- Postacı
- Directed by: Memduh Ün
- Written by: Umur Bugay
- Produced by: Memduh Ün
- Starring: Kemal Sunal Fatma Girik
- Music by: Cahit Berkay
- Production company: Uğur Film
- Release date: 1984;
- Running time: 83 minutes
- Country: Turkey
- Language: Turkish

= Postman (1984 film) =

Postman is a 1984 Turkish comedy film directed by Memduh Ün. In the movie Kemal Sunal and Fatma Girik shared the lead roles.

==Plot==
Adem works as a postman in one of the suburbs of Istanbul and lives in an old house with his elderly mother. He wants to marry a girl named Sevtap. However, Sevtap's older brother Latif opposes this marriage. Latif, who has been working abroad for many years, is accustomed to a certain level of German culture, but still adheres to old traditions.
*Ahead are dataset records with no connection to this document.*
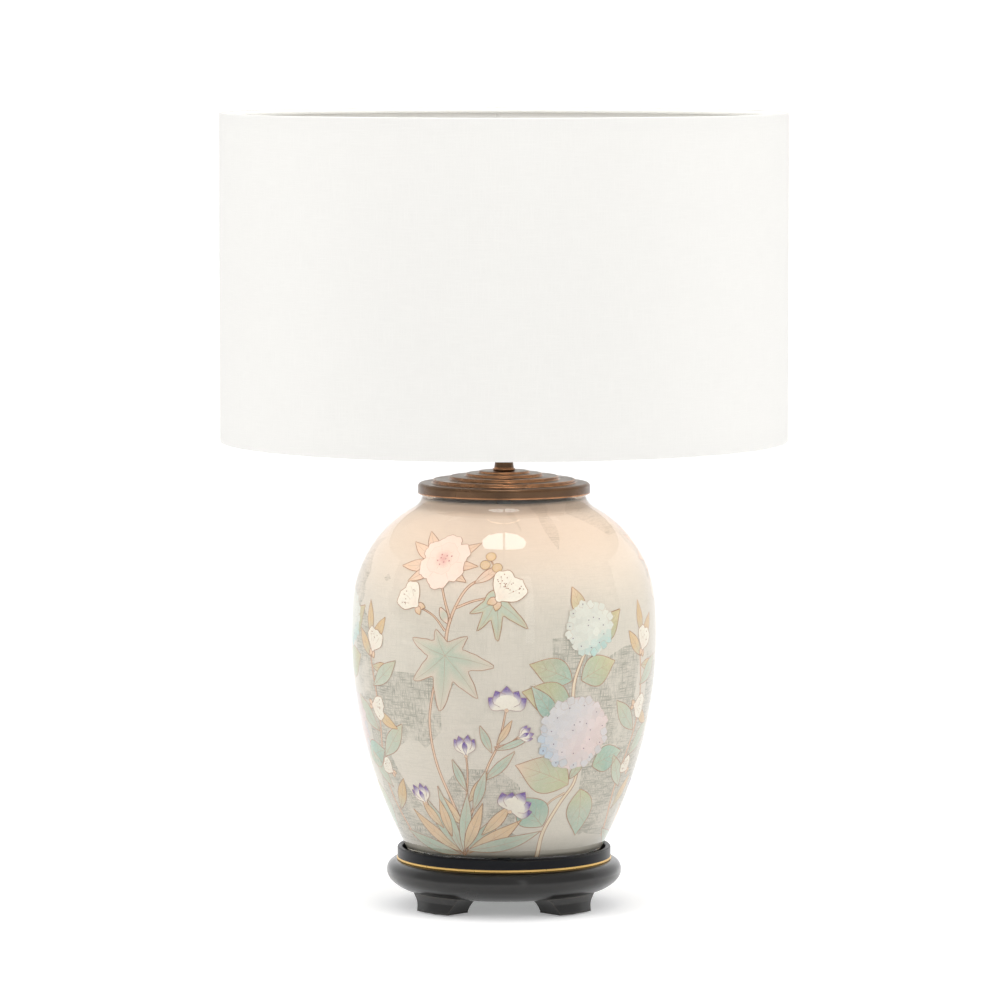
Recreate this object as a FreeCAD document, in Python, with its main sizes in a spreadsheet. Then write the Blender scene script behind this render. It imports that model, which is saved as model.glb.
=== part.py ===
"""A table lamp: a glass vase lined with cut-paper flowers, on a black turned stand with four bracket feet.

A stepped antique-brass cap closes the vase. One hollow threaded rod clamps the stand, the vase and the cap
together, and carries a switched lampholder with an LED bulb. A drum shade hangs on the lampholder by a
three-armed spider, held down by a threaded ring. Units are millimetres, Z is up, and the origin is on the lamp's
axis in the plane that its feet stand on. The lamp's front faces -Y.
"""

import FreeCAD
import Part
import math
import os
from types import SimpleNamespace

import Sketcher

Vector = FreeCAD.Vector
doc = FreeCAD.newDocument("table_lamp")


# ---------------------------------------------------------------- driving dimensions

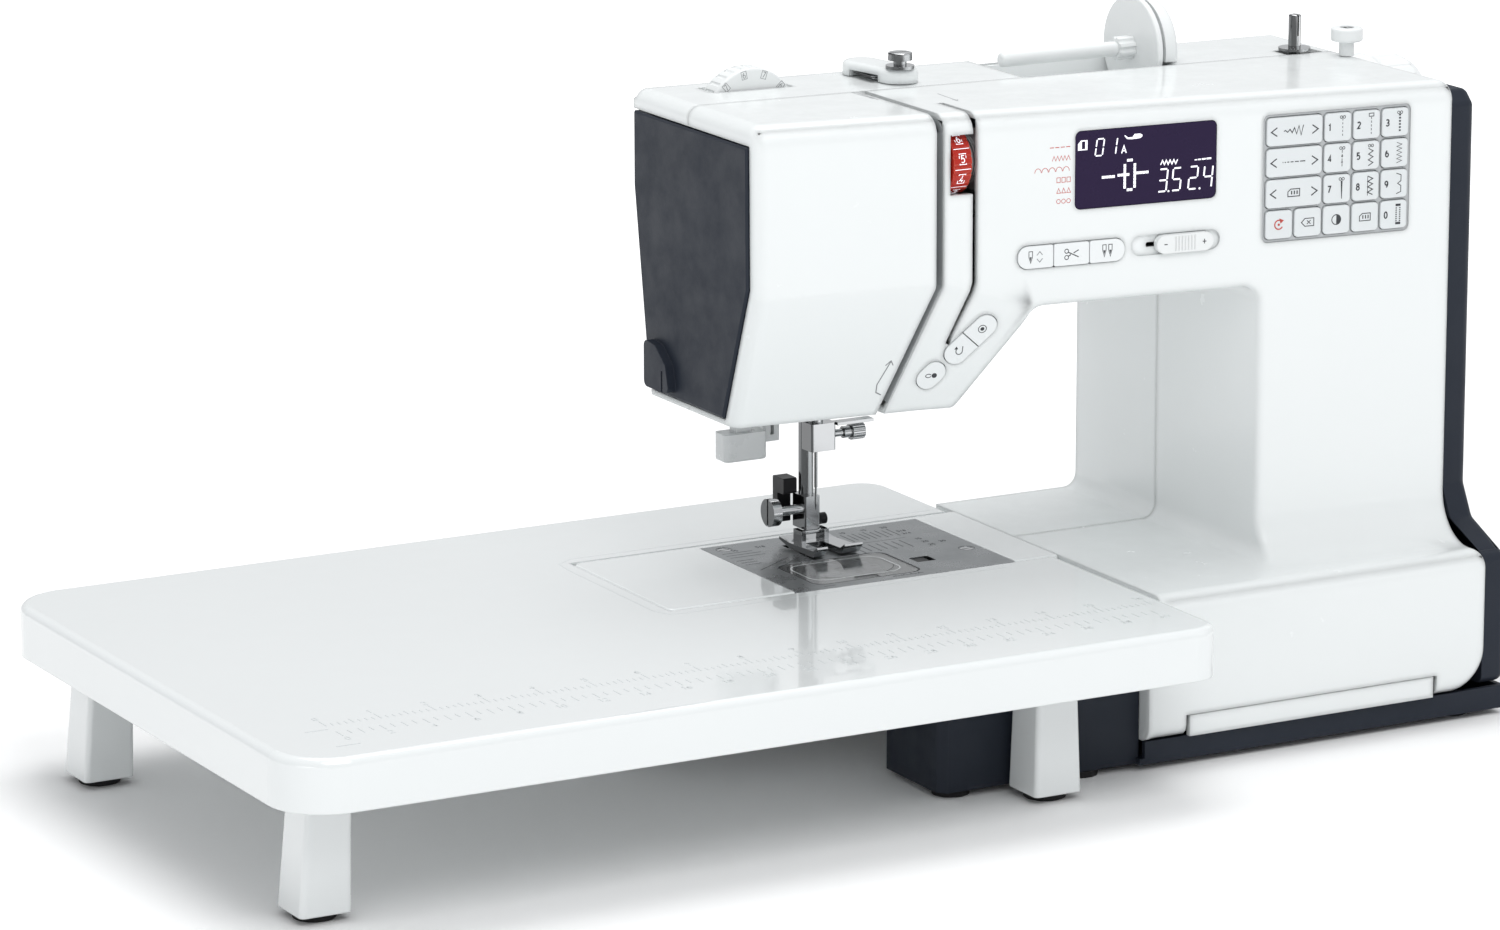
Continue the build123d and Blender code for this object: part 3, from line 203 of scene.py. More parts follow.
def noise(nt, co, scale, detail=3.0, rough=0.5):
    n = add(nt, "ShaderNodeTexNoise", Scale=scale, Detail=detail, Roughness=rough)
    lnk(nt, co, n.inputs["Vector"])
    return n.outputs["Fac"]


def remap(nt, fac, lo, hi, a=0.0, b=1.0):
    n = add(nt, "ShaderNodeMapRange")
    n.inputs["From Min"].default_value, n.inputs["From Max"].default_value = a, b
    n.inputs["To Min"].default_value, n.inputs["To Max"].default_value = lo, hi
    lnk(nt, fac, n.inputs["Value"])
    return n.outputs["Result"]


def mixc(nt, fac, a, b):
    n = add(nt, "ShaderNodeMix", data_type="RGBA")
    lnk(nt, fac, n.inputs["Factor"])
    for sock, v in ((n.inputs[6], a), (n.inputs[7], b)):
        if hasattr(v, "is_linked") or hasattr(v, "node"):
            lnk(nt, v, sock)
        else:
            sock.default_value = (*v, 1)
    return n.outputs[2]


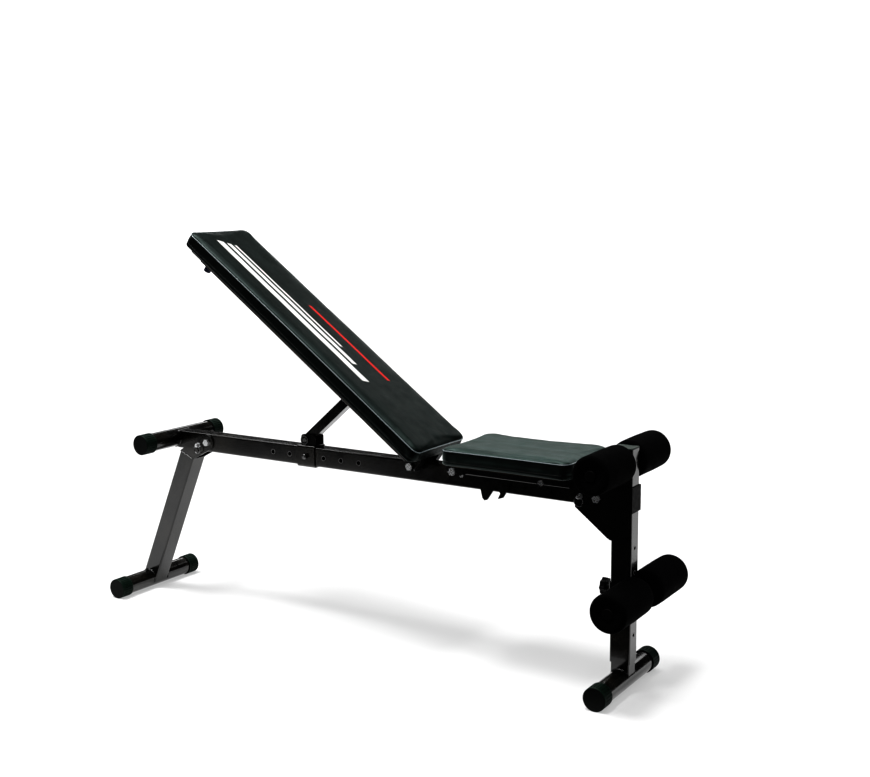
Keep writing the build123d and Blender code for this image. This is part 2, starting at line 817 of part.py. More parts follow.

In order to get married, Sevtap informs her brother and asks for permission. However, the reply by telegram is negative. A cunning thing comes to Adem's mind and tells Sevtap to read the telegram differently to her father. Thereupon, he informs his father that his brother gave permission. Thus, they begin the preparations for the wedding. But unexpectedly, his older brother Latif takes leave in Turkey and the lie is revealed. After that, everything gets mixed up.